You titled this "Limits as x goes to infinity". But there is no "x" in what you have here. Did you mean "as t goes to infinity"?


You mean (2- t+ sin t)/(t+ cos t)
\frac{2- t+ sin(t)}{t+ cos(t)}
right?
Divide both numerator and denominator by t:
\frac{\frac{2}{t}- 1+ \frac{sin(t)}{t}}{1+ \frac{cos(t)}{t}}
Now, it should be clear that, as t goes to infinity, 2/t goes to 0. Also, because for any t, sin(t) and cos(t) lie between -1 and 1, as t goes to infinity, sin(t)/t and cos(t)/t also go to 0.


Why "0"?? Is the limit as t goes to 0 or infinity?


How did "sin(t)/t)" become "1"?

Yes I did mean t

I used 0 because an example in the book just substituted 0

sin(t)/t became 1 because of the rule sinθ/θ = 1

 

[micromass]

sin(t)/t became 1 because of the rule sinθ/θ = 1

I don't know where you saw that rule, but it's definitely wrong.

What you probably meant was

\lim_{\theta\rightarrow 0}\frac{\sin(\theta)}{\theta} = 1

This is true but unhelpful here, since the above is the limit as $x$ approaches $0$. You want the limit as $x$ approaches infinity.

So you need to find

\lim_{\theta\rightarrow +\infty}\frac{\sin(\theta)}{\theta}

Do you know the squeeze theorem?

 

[TommG]

I don't know where you saw that rule, but it's definitely wrong.

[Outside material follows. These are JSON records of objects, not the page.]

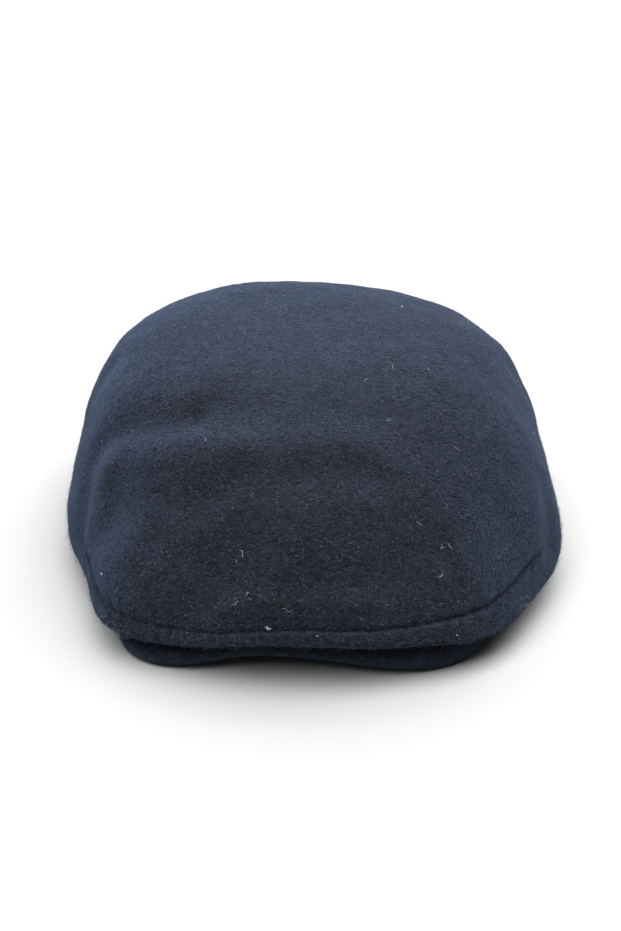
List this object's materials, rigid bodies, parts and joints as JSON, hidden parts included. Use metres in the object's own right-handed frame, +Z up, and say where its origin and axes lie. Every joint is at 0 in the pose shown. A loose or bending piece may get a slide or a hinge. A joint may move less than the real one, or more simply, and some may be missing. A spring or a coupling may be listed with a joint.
{
  "type": "flat cap",
  "caption": "Soft dark wool flat cap: a puffed one-piece crown, hollow and open underneath, whose stitched front hem lies over a short arched stiff peak.",
  "frame": {"origin": "middle of the cap's footprint, on the surface that it rests on", "axes": "+Z up, -Y towards the peak, +X to the right as seen from the front"},
  "size_m": [0.2546, 0.2788, 0.103],
  "materials": {
    "crown_wool": "dark navy fulled wool with a short hairy nap, matt",
    "peak_wool": "the same dark navy wool stretched over a stiff peak, matt"
  },
  "bodies": {
    "root": {"crown": "crown_wool", "peak": "peak_wool"}
  },
  "joints": []
}
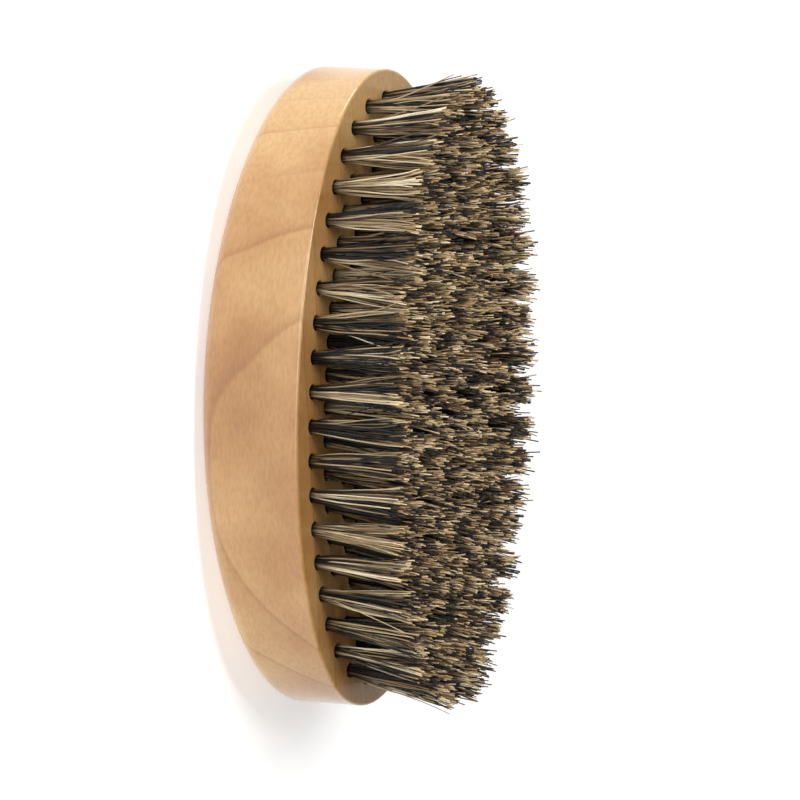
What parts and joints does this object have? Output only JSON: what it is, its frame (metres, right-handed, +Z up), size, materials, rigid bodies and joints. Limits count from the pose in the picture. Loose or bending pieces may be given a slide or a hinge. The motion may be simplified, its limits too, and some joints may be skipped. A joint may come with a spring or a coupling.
{
  "type": "beard brush",
  "caption": "Oval palm-held beard brush with a domed light wood block and rings of stiff natural bristle tufts trimmed flat",
  "frame": {"origin": "Centre of the bounding box on the ground plane: the brush lies on its domed back, and the origin is the lowest point of the dome.", "axes": "+Z is up, the way the bristles point. Y runs along the length of the oval, with +Y at the end that is on top in the picture, and X is its width."},
  "size_m": [0.06, 0.12, 0.043],
  "materials": {
    "wood": "light maple or beech under a satin clear lacquer",
    "bristle": "mixed blond, brown and black boar bristle",
    "anchor": "plain flat steel wire"
  },
  "bodies": {
    "root": {"anchors_centre_1": "anchor", "anchors_centre_2": "anchor", "anchors_inner_1": "anchor", "anchors_inner_2": "anchor", "anchors_inner_3": "anchor", "anchors_inner_4": "anchor", "anchors_outer_1": "anchor", "anchors_outer_2": "anchor", "anchors_outer_3": "anchor", "anchors_outer_4": "anchor", "anchors_second_1": "anchor", "anchors_second_2": "anchor", "anchors_second_3": "anchor", "anchors_second_4": "anchor", "anchors_third_1": "anchor", "anchors_third_2": "anchor", "anchors_third_3": "anchor", "anchors_third_4": "anchor", "block": "wood", "tufts_centre_1": "bristle", "tufts_centre_2": "bristle", "tufts_inner_1": "bristle", "tufts_inner_2": "bristle", "tufts_inner_3": "bristle", "tufts_inner_4": "bristle", "tufts_outer_1": "bristle", "tufts_outer_2": "bristle", "tufts_outer_3": "bristle", "tufts_outer_4": "bristle", "tufts_second_1": "bristle", "tufts_second_2": "bristle", "tufts_second_3": "bristle", "tufts_second_4": "bristle", "tufts_third_1": "bristle", "tufts_third_2": "bristle", "tufts_third_3": "bristle", "tufts_third_4": "bristle"}
  },
  "joints": []
}
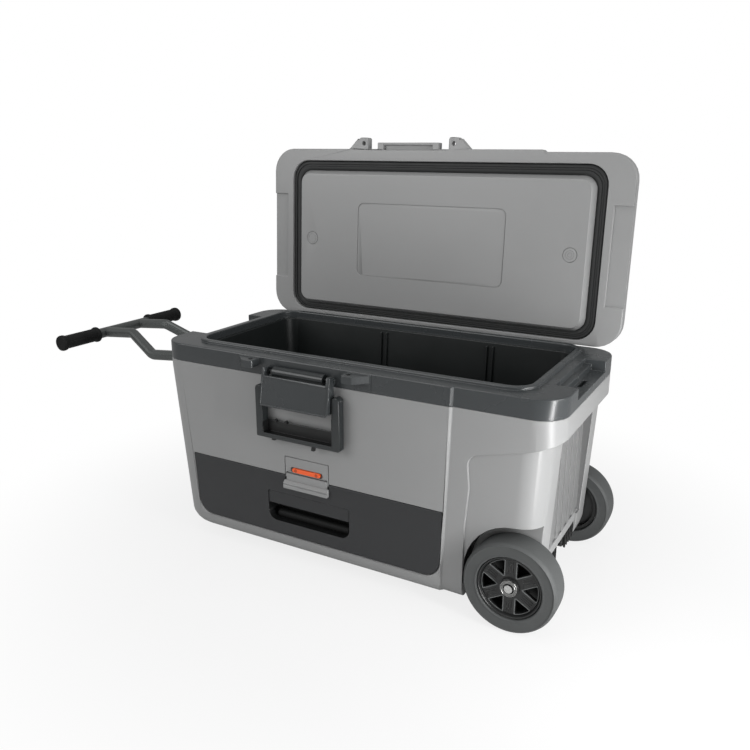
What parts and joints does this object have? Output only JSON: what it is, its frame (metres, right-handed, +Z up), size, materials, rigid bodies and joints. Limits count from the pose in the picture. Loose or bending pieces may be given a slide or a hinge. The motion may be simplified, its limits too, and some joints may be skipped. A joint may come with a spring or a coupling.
{
  "type": "wheeled cooler",
  "caption": "Rectangular wheeled cooler with a hinged insulated lid, draw latch, front dry-goods drawer, end wheels and a fold-down pull handle.",
  "frame": {"origin": "middle of the body's flat underside, 28 mm above the floor that the wheels and feet stand on", "axes": "+X along the cooler towards the wheels, with the pull handle at -X; -Y is the front with the drawer and the latch; +Z up"},
  "size_m": [1.2846, 0.5472, 0.8872],
  "materials": {
    "shell_grey": "satin moulded plastic",
    "collar_grey": "satin moulded plastic",
    "drawer_grey": "satin moulded plastic",
    "tub_black": "smooth moulded plastic",
    "foam": "rigid insulating foam",
    "rubber_black": "matt rubber",
    "bracket_black": "matt moulded plastic",
    "tyre_black": "solid rubber tyre",
    "rim_black": "glossy moulded plastic",
    "steel": "bright plated steel",
    "tube_grey": "satin grey coated tube",
    "key_orange": "orange moulded plastic"
  },
  "bodies": {
    "body": {"outer_shell": "shell_grey", "collar": "collar_grey", "inner_tub": "tub_black", "body_foam": "foam", "drawer_bay": "drawer_grey", "drawer_runner_left": "steel", "drawer_runner_right": "steel", "foot_front": "rubber_black", "foot_rear": "rubber_black", "axle": "steel", "axle_bracket_front": "bracket_black", "axle_bracket_rear": "bracket_black", "axle_cap_front": "steel", "axle_cap_rear": "steel", "latch_barrel": "collar_grey", "latch_pin": "steel", "handle_mount_front": "collar_grey", "handle_mount_rear": "collar_grey", "handle_pin_front": "steel", "handle_pin_rear": "steel", "hinge_leaf_lower_left": "steel", "hinge_leaf_lower_right": "steel", "hinge_pin_left": "steel", "hinge_pin_right": "steel"},
    "lid": {"lid_shell": "shell_grey", "lid_liner": "shell_grey", "lid_gasket": "rubber_black", "lid_foam": "foam", "lid_plug_left": "shell_grey", "lid_plug_right": "shell_grey", "hinge_leaf_upper_left": "steel", "hinge_leaf_upper_right": "steel"},
    "latch_lever": {"latch_lever": "collar_grey"},
    "latch_bail": {"latch_bail": "collar_grey", "bail_pin_left": "steel", "bail_pin_right": "steel"},
    "drawer": {"drawer_front": "drawer_grey", "drawer_pull_visor": "drawer_grey", "drawer_tray": "drawer_grey", "drawer_latch_plate": "shell_grey"},
    "drawer_lift_tab": {"drawer_lift_tab": "shell_grey"},
    "drawer_lock_key": {"drawer_lock_key": "key_orange"},
    "wheel_front": {"tyre_front": "tyre_black", "wheel_rim_front": "rim_black"},
    "wheel_rear": {"tyre_rear": "tyre_black", "wheel_rim_rear": "rim_black"},
    "handle": {"handle_arm_front": "tube_grey", "handle_arm_rear": "tube_grey", "handle_crossbar": "tube_grey", "handle_grip_front": "rubber_black", "handle_grip_rear": "rubber_black"}
  },
  "joints": [
    {"name": "lid_hinge", "type": "hinge", "parent": "body", "child": "lid", "pos_m": [0, 0.2106, 0.4153], "axis": [1, 0, 0], "range_deg": [0, 93.1]},
    {"name": "latch_lever_hinge", "type": "hinge", "parent": "body", "child": "latch_lever", "pos_m": [-0.0742, -0.2176, 0.4015], "axis": [-1, 0, 0], "range_deg": [0, 75]},
    {"name": "latch_bail_hinge", "type": "hinge", "parent": "latch_lever", "child": "latch_bail", "pos_m": [-0.0742, -0.2221, 0.364], "axis": [-1, 0, 0], "range_deg": [0, 110]},
    {"name": "drawer_slide", "type": "slide", "parent": "body", "child": "drawer", "axis": [0, -1, 0], "range_m": [0, 0.28]},
    {"name": "drawer_lift_tab_hinge", "type": "hinge", "parent": "drawer", "child": "drawer_lift_tab", "pos_m": [-0.0687, -0.2057, 0.177], "axis": [-1, 0, 0], "range_deg": [0, 35]},
    {"name": "drawer_lock_slide", "type": "slide", "parent": "drawer", "child": "drawer_lock_key", "axis": [1, 0, 0], "range_m": [-0.005, 0.005]},
    {"name": "wheel_front_spin", "type": "hinge", "parent": "body", "child": "wheel_front", "pos_m": [0.3821, -0.1982, 0.063], "axis": [0, 1, 0], "continuous": true},
    {"name": "wheel_rear_spin", "type": "hinge", "parent": "body", "child": "wheel_rear", "pos_m": [0.3821, 0.1982, 0.063], "axis": [0, 1, 0], "continuous": true},
    {"name": "handle_hinge", "type": "hinge", "parent": "body", "child": "handle", "pos_m": [-0.469, 0, 0.3552], "axis": [0, 1, 0], "range_deg": [-85, 45]}
  ]
}
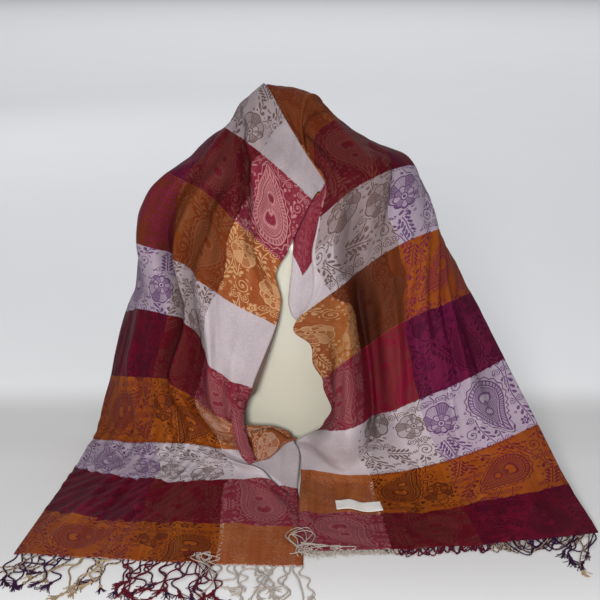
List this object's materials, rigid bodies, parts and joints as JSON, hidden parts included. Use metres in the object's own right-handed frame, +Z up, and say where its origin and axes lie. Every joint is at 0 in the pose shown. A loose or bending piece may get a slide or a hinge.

What you probably meant was

\lim_{\theta\rightarrow 0}\frac{\sin(\theta)}{\theta} = 1

This is true but unhelpful here, since the above is the limit as $x$ approaches $0$. You want the limit as $x$ approaches infinity.

So you need to find

\lim_{\theta\rightarrow +\infty}\frac{\sin(\theta)}{\theta}

Do you know the squeeze theorem?

Yeah that was the rule I was talking about

I know the squeeze theorem but don't fully understand it.

 

[TommG]

So I substitute infinity

[(2/∞)-1 + sin∞/∞]/[1+(cos∞/∞)]
(0-1)/1
-1/1
-1

 

[Ray Vickson]

Went to a tutor for help with this problem and he was stumped

need to find the limit

2 - t + sin t/ t + cos t

book says answer is -1

My attempts

I tried two things
1. I just substituted 0

2-0 + sin(0)/ 0 + cos(0)
2/1
2 wrong answer

2. I divided everything by the highest t
(2/t - t/t + sin(t)/t)/(t/t+cos(t)/t)
(2/t -1 +1)/(1 + cos(t)/t)
2t/1+cos(t)/t I got stuck right here

You wrote your function $f(t)$ as
f(t) = 2 - t + \frac{\sin(t)}{t} + \cos(t),
whose "limit" as $t \to +\infty$ is $-\infty$, while the limit as $t \to 0$ is 3. On the other hand, if you meant
f(t) = \frac{2 - t + \sin(t)}{t + \cos(t)}
the limit as $t \to +\infty$ is -1 while the limit as $t \to 0$ is 2.
So, what is the problem, exactly? I cannot figure out anything that you are doing because of your lack of relevant parentheses.

 

[TommG]

You wrote your function $f(t)$ as
f(t) = 2 - t + \frac{\sin(t)}{t} + \cos(t),
whose "limit" as $t \to +\infty$ is $-\infty$, while the limit as $t \to 0$ is 3. On the other hand, if you meant
f(t) = \frac{2 - t + \sin(t)}{t + \cos(t)}
the limit as $t \to +\infty$ is -1 while the limit as $t \to 0$ is 2.
So, what is the problem, exactly? I cannot figure out anything that you are doing because of your lack of relevant parentheses.

yeah sorry about that ray.

I don't need help anymore thanks hallsofivy and micromass you two helped a lot.